Holly Framsted, Head of ETFs at Capital Group, told CFRA that the first six products will be the beginning of the company’s ETF franchise of products. We expect Capital Group will expand its lineup over the next few years to provide an ETF alternative for clients across dozens of strategies. There is currently a wide range of actively managed taxable and tax-exempt mutual funds offered by American Fund across various investment styles, such as short-term, high yield, and emerging markets.
A key unknown is how Capital Group prices the products.
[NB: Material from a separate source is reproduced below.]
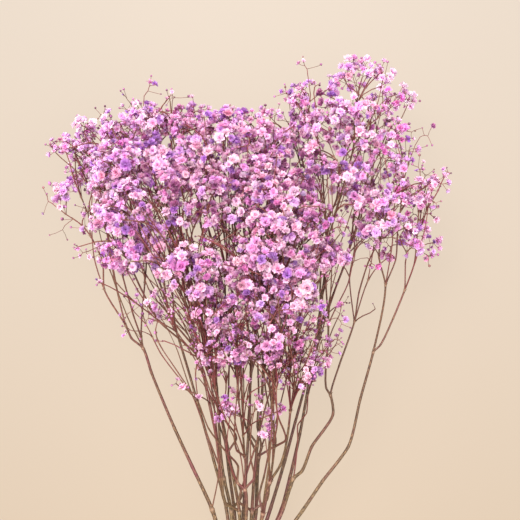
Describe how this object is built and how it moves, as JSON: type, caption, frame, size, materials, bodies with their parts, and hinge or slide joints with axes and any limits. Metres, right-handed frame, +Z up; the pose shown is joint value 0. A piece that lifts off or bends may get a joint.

While AGTHX and ABNDX respectively charge 0.61% and 0.57% expense ratios, which are below each of their CFRA mutual fund peer averages, they are less attractive compared to some of the newly launched active ETFs due to the mutual funds’ inclusion of distribution and other administration costs. For example, this summer Dimensional U.S. Equity ETF (DFUS) and JPMorgan ActiveBuilders U.S. Large Cap Equity ETF (JUSA) began trading with expense ratios of 0.11% and 0.17%, respectively. Given Capital Group’s scale, we would expect CCGR, CGCP, and their future ETF siblings to charge much lower fees than the retail versions of similar-sounding mutual funds to appeal to a more cost-conscious ETF investor base.
While the ETF industry is 28 years old, we think there remains lots of room for growth, particularly in the still-burgeoning actively managed space. Capital Group has the relationships within the wealth management market, the deep pockets to competitively price the products, and the ability to generate alpha through security selection to garner investor interest. However, in 2022 they will need to educate investors about what makes their products stand out in an ever-crowded yet concentrated ETF market.
Todd Rosenbluth is Director of ETF & Mutual Fund Research at CFRA.